== Stored records ==
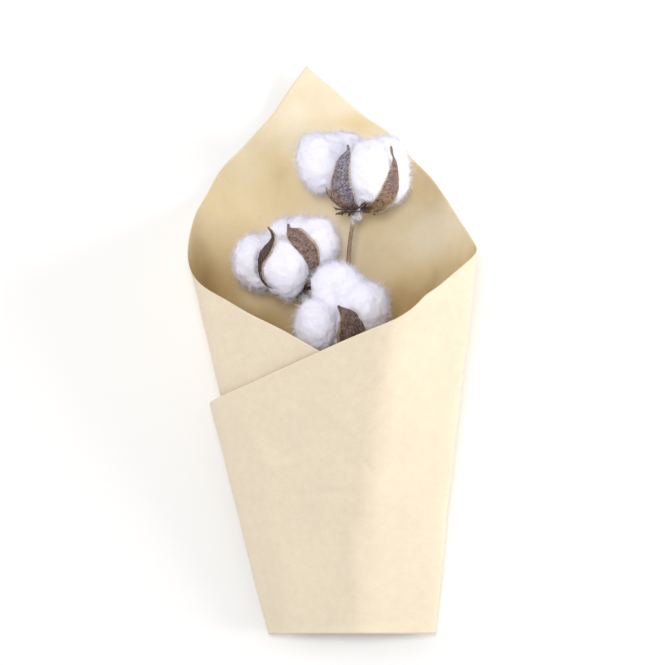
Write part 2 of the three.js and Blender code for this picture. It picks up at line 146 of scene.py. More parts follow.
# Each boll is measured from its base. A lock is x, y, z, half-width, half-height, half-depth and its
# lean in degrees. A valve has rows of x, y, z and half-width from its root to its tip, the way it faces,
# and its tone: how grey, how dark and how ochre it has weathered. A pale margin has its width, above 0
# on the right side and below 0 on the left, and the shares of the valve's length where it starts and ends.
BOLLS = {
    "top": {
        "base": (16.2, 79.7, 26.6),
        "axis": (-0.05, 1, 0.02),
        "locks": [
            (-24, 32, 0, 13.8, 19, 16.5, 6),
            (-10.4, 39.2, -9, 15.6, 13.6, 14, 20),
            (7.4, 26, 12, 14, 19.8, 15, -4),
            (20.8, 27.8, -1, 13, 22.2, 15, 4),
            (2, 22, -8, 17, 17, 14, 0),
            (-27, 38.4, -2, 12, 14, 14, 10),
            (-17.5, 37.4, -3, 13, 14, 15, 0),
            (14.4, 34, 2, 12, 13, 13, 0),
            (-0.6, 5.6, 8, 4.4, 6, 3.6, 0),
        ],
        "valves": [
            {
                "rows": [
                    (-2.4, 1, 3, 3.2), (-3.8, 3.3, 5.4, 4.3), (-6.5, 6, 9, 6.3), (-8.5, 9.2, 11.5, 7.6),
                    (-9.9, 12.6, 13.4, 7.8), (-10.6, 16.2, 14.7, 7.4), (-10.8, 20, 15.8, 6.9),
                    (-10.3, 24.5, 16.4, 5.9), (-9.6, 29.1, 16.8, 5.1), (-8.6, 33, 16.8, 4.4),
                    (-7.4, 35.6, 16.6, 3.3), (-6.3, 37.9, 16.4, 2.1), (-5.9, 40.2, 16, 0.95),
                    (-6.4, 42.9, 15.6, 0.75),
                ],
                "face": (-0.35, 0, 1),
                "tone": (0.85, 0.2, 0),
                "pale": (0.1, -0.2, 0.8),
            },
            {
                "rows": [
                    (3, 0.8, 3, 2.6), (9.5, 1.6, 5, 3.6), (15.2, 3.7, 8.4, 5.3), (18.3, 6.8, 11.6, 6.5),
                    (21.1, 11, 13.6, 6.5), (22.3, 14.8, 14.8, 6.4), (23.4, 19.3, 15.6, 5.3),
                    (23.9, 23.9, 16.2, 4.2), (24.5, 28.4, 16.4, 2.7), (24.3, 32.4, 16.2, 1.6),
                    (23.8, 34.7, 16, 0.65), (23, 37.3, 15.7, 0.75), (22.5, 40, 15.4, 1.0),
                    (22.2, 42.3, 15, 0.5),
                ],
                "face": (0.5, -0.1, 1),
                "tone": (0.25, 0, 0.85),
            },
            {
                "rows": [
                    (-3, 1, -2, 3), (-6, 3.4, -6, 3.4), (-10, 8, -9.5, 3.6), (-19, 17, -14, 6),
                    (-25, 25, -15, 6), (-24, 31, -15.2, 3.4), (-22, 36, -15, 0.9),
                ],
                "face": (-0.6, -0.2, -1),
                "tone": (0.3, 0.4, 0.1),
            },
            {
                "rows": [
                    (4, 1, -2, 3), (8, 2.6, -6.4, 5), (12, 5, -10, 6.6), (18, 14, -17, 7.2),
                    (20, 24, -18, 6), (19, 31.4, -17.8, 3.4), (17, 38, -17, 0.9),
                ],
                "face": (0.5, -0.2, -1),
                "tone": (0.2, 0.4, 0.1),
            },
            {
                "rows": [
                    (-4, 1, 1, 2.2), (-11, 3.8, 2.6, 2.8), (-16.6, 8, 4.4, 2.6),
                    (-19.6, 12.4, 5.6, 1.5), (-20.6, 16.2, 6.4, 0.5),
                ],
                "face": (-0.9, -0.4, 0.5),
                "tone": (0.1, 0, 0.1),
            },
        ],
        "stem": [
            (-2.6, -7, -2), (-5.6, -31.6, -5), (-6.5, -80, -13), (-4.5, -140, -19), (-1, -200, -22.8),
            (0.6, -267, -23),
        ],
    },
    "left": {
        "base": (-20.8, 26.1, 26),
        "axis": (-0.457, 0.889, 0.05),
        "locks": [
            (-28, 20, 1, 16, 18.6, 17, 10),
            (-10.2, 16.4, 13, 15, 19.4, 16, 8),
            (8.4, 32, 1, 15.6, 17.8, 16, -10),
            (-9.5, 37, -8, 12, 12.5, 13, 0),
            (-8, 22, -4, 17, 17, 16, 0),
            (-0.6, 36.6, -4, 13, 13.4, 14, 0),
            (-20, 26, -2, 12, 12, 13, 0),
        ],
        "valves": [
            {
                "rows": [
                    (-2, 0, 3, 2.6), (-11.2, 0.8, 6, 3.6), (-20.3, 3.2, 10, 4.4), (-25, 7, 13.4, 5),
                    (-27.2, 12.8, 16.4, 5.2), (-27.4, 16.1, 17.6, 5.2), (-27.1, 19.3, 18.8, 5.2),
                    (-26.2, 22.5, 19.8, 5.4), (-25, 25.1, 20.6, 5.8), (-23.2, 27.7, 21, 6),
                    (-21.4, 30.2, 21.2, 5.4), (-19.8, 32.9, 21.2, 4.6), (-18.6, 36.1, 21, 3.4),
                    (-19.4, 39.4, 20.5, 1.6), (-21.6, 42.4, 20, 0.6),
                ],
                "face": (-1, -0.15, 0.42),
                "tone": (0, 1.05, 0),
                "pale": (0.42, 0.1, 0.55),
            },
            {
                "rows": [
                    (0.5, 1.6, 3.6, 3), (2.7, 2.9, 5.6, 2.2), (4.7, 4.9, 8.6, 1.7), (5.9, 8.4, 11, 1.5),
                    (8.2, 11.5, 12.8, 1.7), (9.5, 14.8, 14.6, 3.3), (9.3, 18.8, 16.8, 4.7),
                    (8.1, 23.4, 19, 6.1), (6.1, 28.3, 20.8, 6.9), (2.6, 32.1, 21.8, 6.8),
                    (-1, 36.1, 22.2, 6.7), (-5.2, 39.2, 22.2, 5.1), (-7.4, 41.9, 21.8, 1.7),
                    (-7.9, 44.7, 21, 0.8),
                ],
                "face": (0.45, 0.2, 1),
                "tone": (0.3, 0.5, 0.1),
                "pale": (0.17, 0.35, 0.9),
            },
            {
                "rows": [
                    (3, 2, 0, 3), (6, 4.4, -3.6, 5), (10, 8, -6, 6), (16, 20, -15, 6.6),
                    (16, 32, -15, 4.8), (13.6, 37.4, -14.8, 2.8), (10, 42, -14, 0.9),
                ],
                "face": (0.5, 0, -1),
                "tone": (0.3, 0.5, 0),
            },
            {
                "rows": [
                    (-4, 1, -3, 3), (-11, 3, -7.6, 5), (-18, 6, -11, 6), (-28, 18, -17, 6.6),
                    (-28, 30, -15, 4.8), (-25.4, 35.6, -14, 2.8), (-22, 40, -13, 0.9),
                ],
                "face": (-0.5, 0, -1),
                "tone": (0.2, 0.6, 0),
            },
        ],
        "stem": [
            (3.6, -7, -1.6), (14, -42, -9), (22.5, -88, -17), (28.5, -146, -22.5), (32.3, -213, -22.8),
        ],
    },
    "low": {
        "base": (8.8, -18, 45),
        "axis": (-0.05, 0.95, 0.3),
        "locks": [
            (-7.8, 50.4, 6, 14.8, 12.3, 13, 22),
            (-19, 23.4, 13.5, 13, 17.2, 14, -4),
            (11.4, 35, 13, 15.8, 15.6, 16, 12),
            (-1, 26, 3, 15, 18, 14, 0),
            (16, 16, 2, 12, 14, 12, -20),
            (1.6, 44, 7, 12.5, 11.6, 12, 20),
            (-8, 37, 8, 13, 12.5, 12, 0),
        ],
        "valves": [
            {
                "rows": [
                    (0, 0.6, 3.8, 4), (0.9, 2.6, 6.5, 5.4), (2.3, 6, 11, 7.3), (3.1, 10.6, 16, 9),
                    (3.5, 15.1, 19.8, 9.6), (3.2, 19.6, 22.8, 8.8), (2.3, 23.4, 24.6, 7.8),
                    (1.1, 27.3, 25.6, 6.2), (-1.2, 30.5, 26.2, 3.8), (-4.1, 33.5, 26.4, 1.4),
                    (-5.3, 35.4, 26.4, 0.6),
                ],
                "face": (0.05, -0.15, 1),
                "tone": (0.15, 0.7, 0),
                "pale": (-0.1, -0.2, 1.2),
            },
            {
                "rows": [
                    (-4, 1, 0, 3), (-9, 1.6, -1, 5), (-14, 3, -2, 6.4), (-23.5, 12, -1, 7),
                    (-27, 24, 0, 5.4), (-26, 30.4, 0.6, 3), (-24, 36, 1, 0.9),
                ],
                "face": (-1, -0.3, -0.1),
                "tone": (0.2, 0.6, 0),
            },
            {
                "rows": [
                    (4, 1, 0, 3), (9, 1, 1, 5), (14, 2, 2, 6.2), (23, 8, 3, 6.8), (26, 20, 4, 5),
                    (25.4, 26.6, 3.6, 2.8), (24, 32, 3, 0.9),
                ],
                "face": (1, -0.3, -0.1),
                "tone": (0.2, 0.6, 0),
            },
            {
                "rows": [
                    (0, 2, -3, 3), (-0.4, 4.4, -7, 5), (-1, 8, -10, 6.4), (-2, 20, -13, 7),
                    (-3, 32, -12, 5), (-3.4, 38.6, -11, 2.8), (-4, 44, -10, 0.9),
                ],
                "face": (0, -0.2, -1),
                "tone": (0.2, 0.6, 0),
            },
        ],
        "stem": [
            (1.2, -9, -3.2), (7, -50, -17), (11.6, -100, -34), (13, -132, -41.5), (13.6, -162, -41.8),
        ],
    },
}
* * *
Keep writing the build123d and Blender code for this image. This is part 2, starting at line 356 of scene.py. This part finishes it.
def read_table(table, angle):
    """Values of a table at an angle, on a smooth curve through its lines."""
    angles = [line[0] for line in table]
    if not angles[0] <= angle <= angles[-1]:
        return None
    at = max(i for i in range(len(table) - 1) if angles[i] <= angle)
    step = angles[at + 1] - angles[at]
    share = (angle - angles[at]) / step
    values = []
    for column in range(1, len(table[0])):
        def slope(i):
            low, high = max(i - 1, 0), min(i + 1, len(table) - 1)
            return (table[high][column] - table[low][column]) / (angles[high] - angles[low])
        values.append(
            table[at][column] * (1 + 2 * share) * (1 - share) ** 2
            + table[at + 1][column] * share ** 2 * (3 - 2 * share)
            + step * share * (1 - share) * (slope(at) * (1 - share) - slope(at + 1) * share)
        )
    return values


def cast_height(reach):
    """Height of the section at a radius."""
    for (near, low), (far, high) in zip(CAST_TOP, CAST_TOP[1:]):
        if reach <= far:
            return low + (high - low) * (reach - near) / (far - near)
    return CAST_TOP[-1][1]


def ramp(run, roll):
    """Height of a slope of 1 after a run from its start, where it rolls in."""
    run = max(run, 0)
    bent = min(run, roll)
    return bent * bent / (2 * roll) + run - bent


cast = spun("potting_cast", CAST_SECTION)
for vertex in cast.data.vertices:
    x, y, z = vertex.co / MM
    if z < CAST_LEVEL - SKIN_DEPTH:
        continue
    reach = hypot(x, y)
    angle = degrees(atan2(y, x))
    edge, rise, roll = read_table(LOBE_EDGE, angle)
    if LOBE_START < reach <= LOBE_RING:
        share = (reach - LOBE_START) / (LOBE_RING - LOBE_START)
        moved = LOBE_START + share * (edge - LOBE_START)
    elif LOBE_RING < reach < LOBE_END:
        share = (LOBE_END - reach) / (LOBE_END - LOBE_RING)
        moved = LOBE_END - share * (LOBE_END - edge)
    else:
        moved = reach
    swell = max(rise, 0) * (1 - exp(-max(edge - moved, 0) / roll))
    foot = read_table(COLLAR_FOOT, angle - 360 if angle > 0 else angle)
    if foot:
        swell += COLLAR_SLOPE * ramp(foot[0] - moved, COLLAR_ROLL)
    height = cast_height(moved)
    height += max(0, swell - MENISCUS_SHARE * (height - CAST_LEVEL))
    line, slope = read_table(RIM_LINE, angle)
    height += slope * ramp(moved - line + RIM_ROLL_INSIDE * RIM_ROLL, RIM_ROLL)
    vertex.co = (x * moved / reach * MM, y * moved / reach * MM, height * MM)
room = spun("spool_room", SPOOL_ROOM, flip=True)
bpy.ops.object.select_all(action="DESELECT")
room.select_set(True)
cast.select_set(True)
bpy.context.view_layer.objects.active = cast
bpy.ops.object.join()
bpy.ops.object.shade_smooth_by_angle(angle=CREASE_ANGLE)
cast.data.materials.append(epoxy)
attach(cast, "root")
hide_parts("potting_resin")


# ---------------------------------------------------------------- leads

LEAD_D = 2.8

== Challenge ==
Among the entries above, find the line with "Keep writing the" and the line with "return values"; give again exactly these two lines and all lines between them.

== Finished exercise ==
Keep writing the build123d and Blender code for this image. This is part 2, starting at line 356 of scene.py. This part finishes it.
def read_table(table, angle):
    """Values of a table at an angle, on a smooth curve through its lines."""
    angles = [line[0] for line in table]
    if not angles[0] <= angle <= angles[-1]:
        return None
    at = max(i for i in range(len(table) - 1) if angles[i] <= angle)
    step = angles[at + 1] - angles[at]
    share = (angle - angles[at]) / step
    values = []
    for column in range(1, len(table[0])):
        def slope(i):
            low, high = max(i - 1, 0), min(i + 1, len(table) - 1)
            return (table[high][column] - table[low][column]) / (angles[high] - angles[low])
        values.append(
            table[at][column] * (1 + 2 * share) * (1 - share) ** 2
            + table[at + 1][column] * share ** 2 * (3 - 2 * share)
            + step * share * (1 - share) * (slope(at) * (1 - share) - slope(at + 1) * share)
        )
    return values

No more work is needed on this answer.